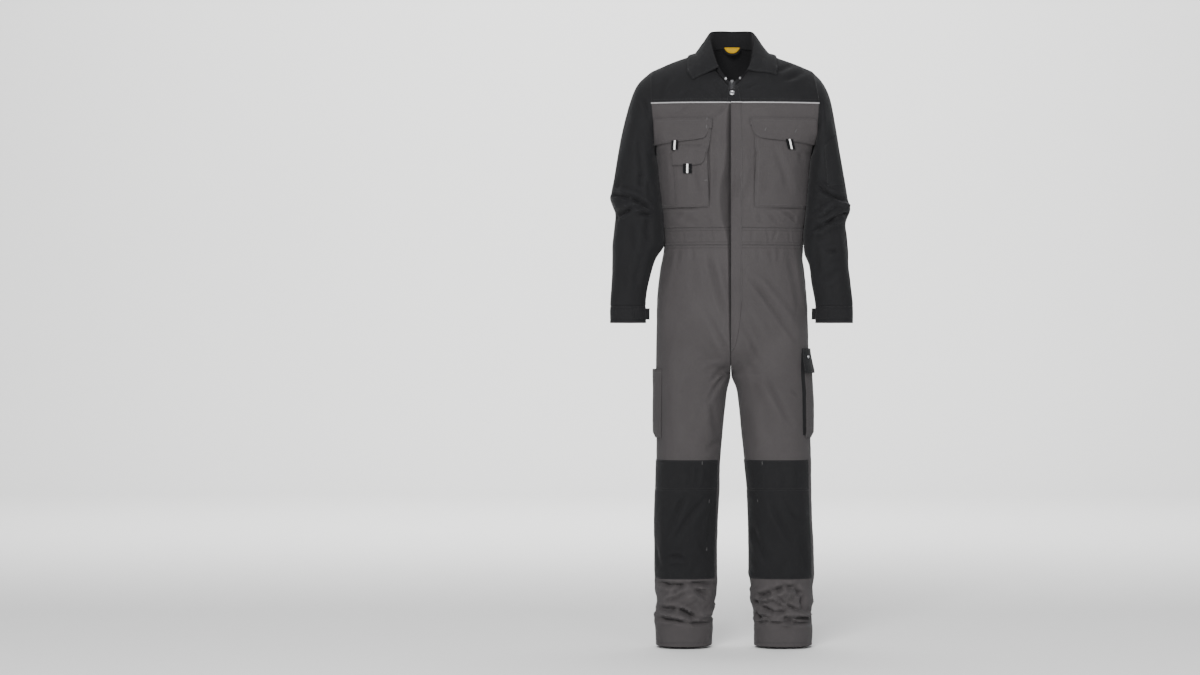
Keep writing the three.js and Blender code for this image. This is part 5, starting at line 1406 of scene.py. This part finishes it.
def top_at(name, x, z):
    """Point and direction out of the piece nearest to (x, z) on its front"""
    g = PIECES[name]
    q = g["top"]
    d = np.hypot(q[..., 0] - x, q[..., 2] - z) + np.where(g["nrm"][..., 1] > 0.2, 1e4, 0)
    j = np.unravel_index(d.argmin(), d.shape)
    return q[j], g["nrm"][j]


def form_normal(P, u, v, inside):
    U_, V__ = np.array([[float(u)]]), np.array([[float(v)]])
    return P(U_, V__)[0, 0], normals(P, U_, V__, inside)[0, 0]


p, n = form_normal(topform, 1, 0.52, axis_yoke)
lathe("snap_top", p + n * 3.6, n, snap_rows(7.2, 3.0), steel, ["snap_top"])
for word, t, v in (("right", 0.05, 0.7), ("left", 0.945, 0.95)):
    p, n = form_normal(stand, t, v, lambda q: stack(0.0, 5.0, q[..., 2] - 8))
    lathe(f"snap_stand_{word}", p + n * 1.3, n, snap_rows(3.6, 2.2), stud_metal, [f"snap_stand_{word}"])
# slider: body with a nose and a bridge
y0 = float(front_line_y(np.array(-66.0))) - 1.6
V_, F_ = [], []


def prism(outline, y_a, y_b, round_=0.35):
    b = len(V_)
    m = len(outline)
    cx, cz = sum(q[0] for q in outline) / m, sum(q[1] for q in outline) / m
    for yy, k in ((y_a, 1.0), (y_a - 0.7 * (y_a - y_b), 1.0), (y_b, 1 - round_ * 0.4)):
        V_.extend([(cx + (x - cx) * k, yy, cz + (z - cz) * k) for x, z in outline])
    for r in range(2):
        for k in range(m):
            k2 = (k + 1) % m
            F_.append((b + r * m + k, b + r * m + k2, b + (r + 1) * m + k2, b + (r + 1) * m + k))
    F_.append(tuple(range(b, b + m))[::-1])
    F_.append(tuple(range(b + 2 * m, b + 3 * m)))


body_outline = [(-3, -70), (3, -70), (4.5, -61), (3.4, -58.5), (0, -59.6), (-3.4, -58.5), (-4.5, -61)]
prism(body_outline, y0, y0 - 2.0)
prism([(-1.3, -68.5), (1.3, -68.5), (1.3, -60.5), (-1.3, -60.5)], y0 - 1.8, y0 - 3.0)
obj = mesh_object("zip_slider", np.array(V_) * MM, F_, slider_metal)
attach(obj, "root")
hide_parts("zip_slider")

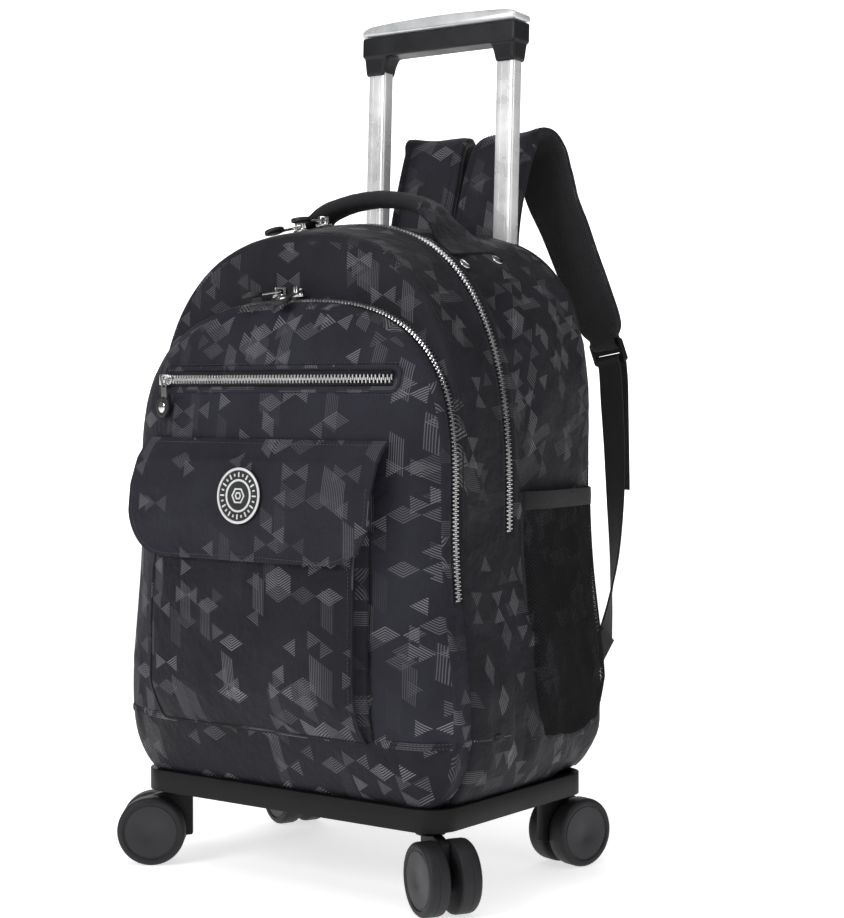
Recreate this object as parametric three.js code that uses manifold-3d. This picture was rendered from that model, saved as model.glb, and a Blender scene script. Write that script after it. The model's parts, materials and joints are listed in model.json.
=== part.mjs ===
// A wheeled backpack: a soft hollow bag with zipped pockets, shoulder straps and a carrying handle,
// standing on a plastic tray with four twin-wheel casters, with a telescopic pull handle behind it.
// Millimetres, +Z up, the pockets face -Y and the wearer's back is at +Y. The origin is on the floor
// under the middle of the whole footprint.
import * as THREE from "three";
import { mergeVertices } from "three/addons/utils/BufferGeometryUtils.js";
import Module from "manifold-3d";

const wasm = await Module();
wasm.setup();

// General clearances
const gap = 0.3; // between pieces that touch
const cloth = 2.5; // wall of the padded, lined bag fabric
const netCloth = 2; // wall of the side pocket's net and its binding

// Wheels and casters
const wheelRadius = 30;
const wheelWidth = 17.5;
const wheelSpread = 10; // space between the two wheels of a caster
const axleRadius = 3;
const axleClearance = 0.35;
const casterTrail = 24; // from the swivel axis to the axle
const casterNeck = 12.5; // radius of the swivel neck
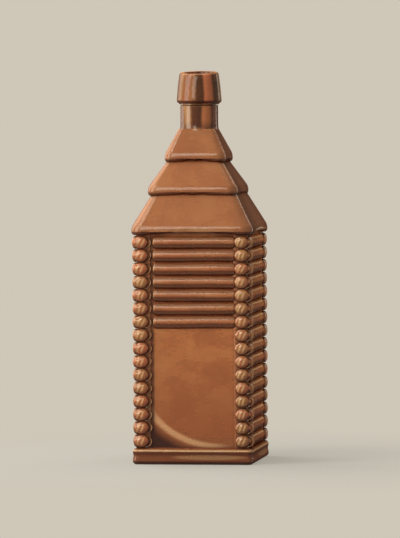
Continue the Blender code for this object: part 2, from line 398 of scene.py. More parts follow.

▬▬▬▬▬▬▬▬▬▬

Locate all lines that include the word "this" and copy them out.

Keep writing the three.js and Blender code for this image. This is part 5, starting at line 1406 of scene.py. This part finishes it.
Recreate this object as parametric three.js code that uses manifold-3d. This picture was rendered from that model, saved as model.glb, and a Blender scene script. Write that script after it. The model's parts, materials and joints are listed in model.json.
Continue the Blender code for this object: part 2, from line 398 of scene.py. More parts follow.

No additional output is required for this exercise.